A condo questionnaire is a document that a mortgage lender sends the property manager of a condominium. It asks several pages of questions related to the budget and management of a condominium. A new condo questionnaire has been created by the agencies and adopted by all of the various lenders.

Some property management companies have pushed back against answering some of the maintenance questions, which is necessary to approve the condominium and is required to approve the loan for a mortgage borrower.  These property management companies don’t want to be responsible for assessing and making judgment calls on building maintenance.


Fannie Mae addressed their requirements in their Lender Letter 2021-14.

  1. As a best practice, the lender should review the past six months of a project’s HOA meeting minutes. And obtain information about any maintenance or construction that may have significant safety, soundness, structural integrity, or habitability impacts on the unit or the project. References to items such as improvements, renovations, inadequate reserve funding, budget deficits, negative cash-flows should be researched. Determine if these items are related to deferred maintenance or other conditions that impact the safety, soundness, structural integrity, or habitability.
  2. It has been recommended that we mortgage lenders review any available inspection, engineering, or other certification reports completed within the past five years. We are identify deferred maintenance that may need to be addressed. Condo projects engaged in construction defect litigation or other material litigation are ineligible for a mortgage.

Freddie Mac addressed this Bulletin 2021-18.  Their guidance is very similar, click here to see it.

  1. Mortgages secured by units in Condominium Projects in need of Critical Repairs, as defined above, are not eligible for sale to Freddie Mac. Acceptable sources of documentation to determine if a project needs Critical Repairs may include but are not limited to:
  • Homeowners association (HOA) board meeting minutes
  • Engineer’s reports
  • Reserve studies
  • List of necessary repairs provided by the HOA or management company, and
  • Other substantially similar documentation

If we are unable to obtain answers to the new questions regarding deferred maintenance, the items listed above will be required instead. And underwriting and/or management will be required to review and determine if deferred maintenance is present.
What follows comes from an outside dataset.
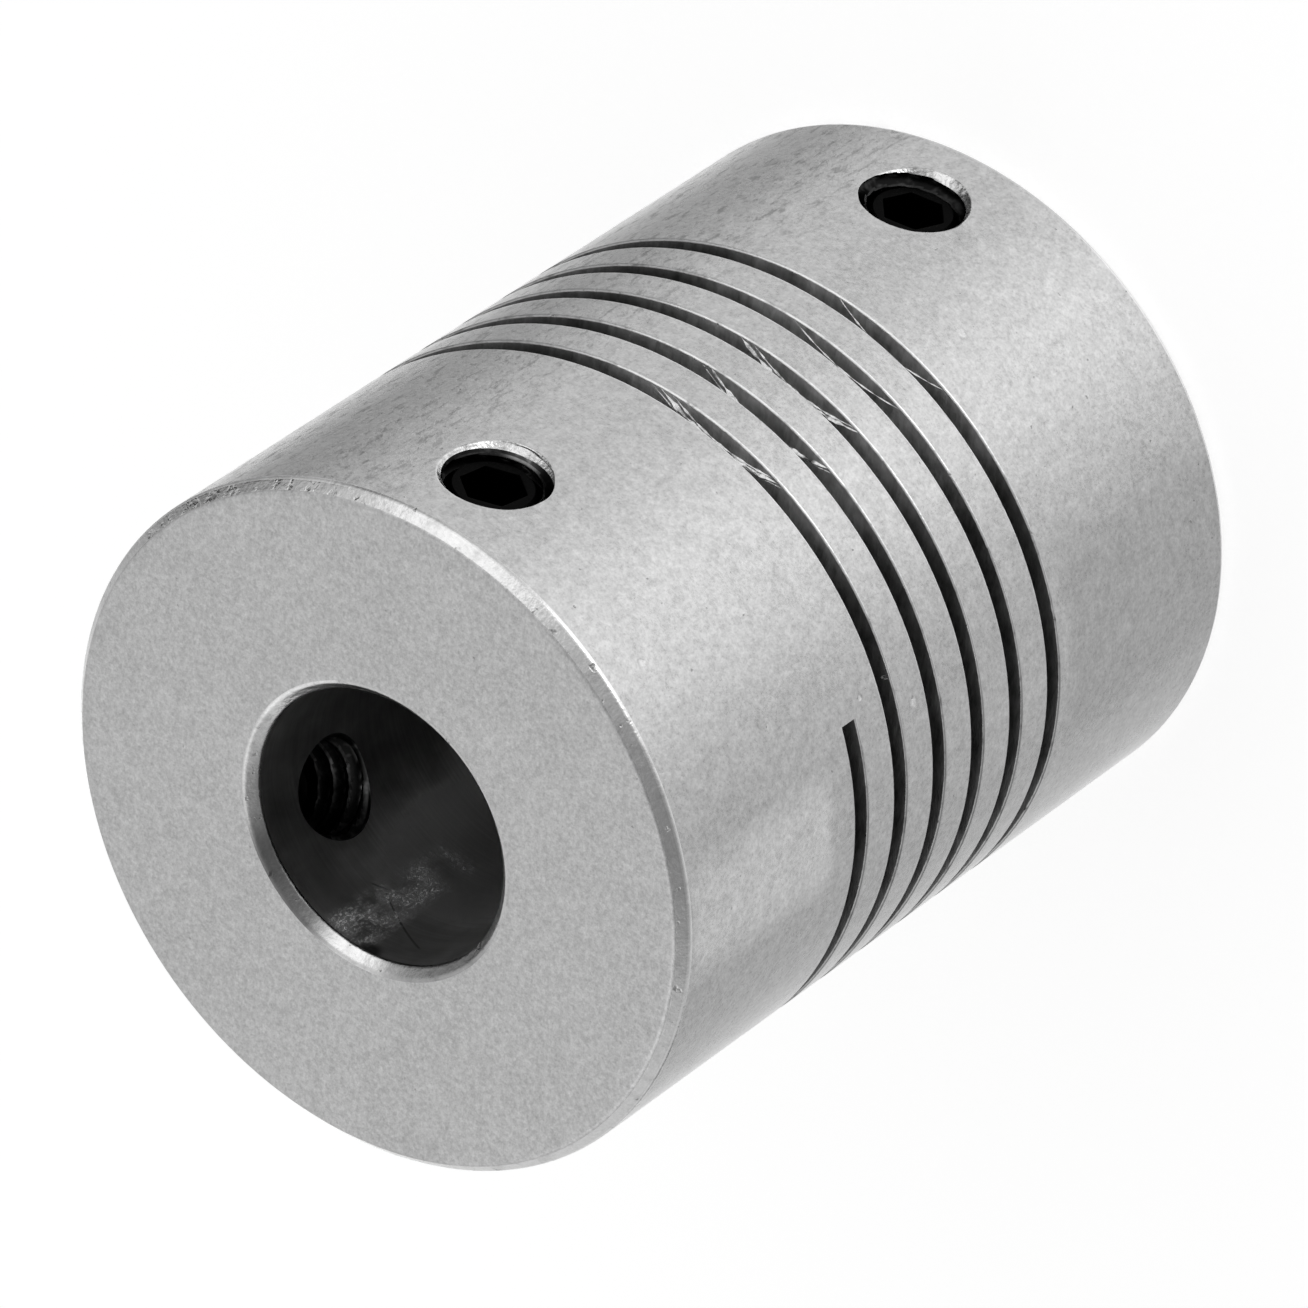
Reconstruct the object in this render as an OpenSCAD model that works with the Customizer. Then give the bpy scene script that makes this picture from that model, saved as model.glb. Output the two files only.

The new condo questionnaire required by Fannie Mae can be found at the following link. It will give you an itemization of the type of questions they’re looking for answers to:

TAKEAWAYS – 2022 condo mortgage guidelines

First, it’s going to take longer to get condo loans approved. You may not to be able to close a 21 day purchase loan because it is going to take much longer to receive the necessary documentation to approve a condo going forward.

Second, there may be times when a lender is unable to get sufficient documentation to make a judgment call on a building’s maintenance, deferred or otherwise. And they may not be able to approve a loan due to lack of required documentation.

Contact me if you have a specific condominium that you would like to ask a question about. Or if you have a special specific condo mortgage guideline question please reach out. It has now suddenly become more complicated to get a mortgage for a condo, and this will likely be in place for quite a while.

Brian Martucci is a loan officer for Capital Bank Home Loans, a division of Capital Bank, N.A. He has been in the mortgage industry since 1986 and has served in a number of roles, including loan processor, loan officer, mortgage broker, branch manager, and vice president. Brian Martucci – NMLS# 185421. His opinions do not necessarily reflect the opinions and beliefs of Capital Bank Home Loans or Capital Bank. Capital Bank, N.A.- NMLS# 401599. Click here for the Capital Bank, N.A. “Privacy Policy”.

3 Responses to “New Condo Mortgage Guidelines After The Florida Condo Disaster”

  1. Michael Knoch says:

    We applied for a refinance loan thru mr.cooper mortgage which holds the mortgage for a condo we own at the residences at sabal point in Longwood,Florida.Everything was okay until it got to the point of the condo refusing to fill out the questionnaire required.It would seem to me that if you don’t want to fill out the questionnaire then what are you hiding.

  2. What is a seller to do? says:

    What can a seller do if the HOA management company named ECAM refuses to submit a letter to the agent that will be sent to the lender, stating no structural issues have been found in the sellers unit/building ? Closing is tomorrow but may be delayed AGAIN because ECAM in Destin Florida refuses to submit documentation to the agent, so she can send it to the lender and close? Doesn’t an HOA management company have an obligation to submit requested documents in a timely manner? This is the 2nd scheduled closing that may not occur b/c ECAM is not providing the letter.

    Thank you !

  3. brianm says:

    I’m so sorry I missed this when you originally posted it. It went to our website’s spam folder. Hopefully this all got resolved. But I have heard there are some management companies that are worried about liability and will not state anything about structural issues. In that case, Fannie Mae and Freddie Mac have instructed lenders to ask for six months of the condo board meeting minutes, to review what the discussion has been and if there’s anything structural related in those meeting minutes. Then they can make the loan if they don’t see anything structural related in those discussions.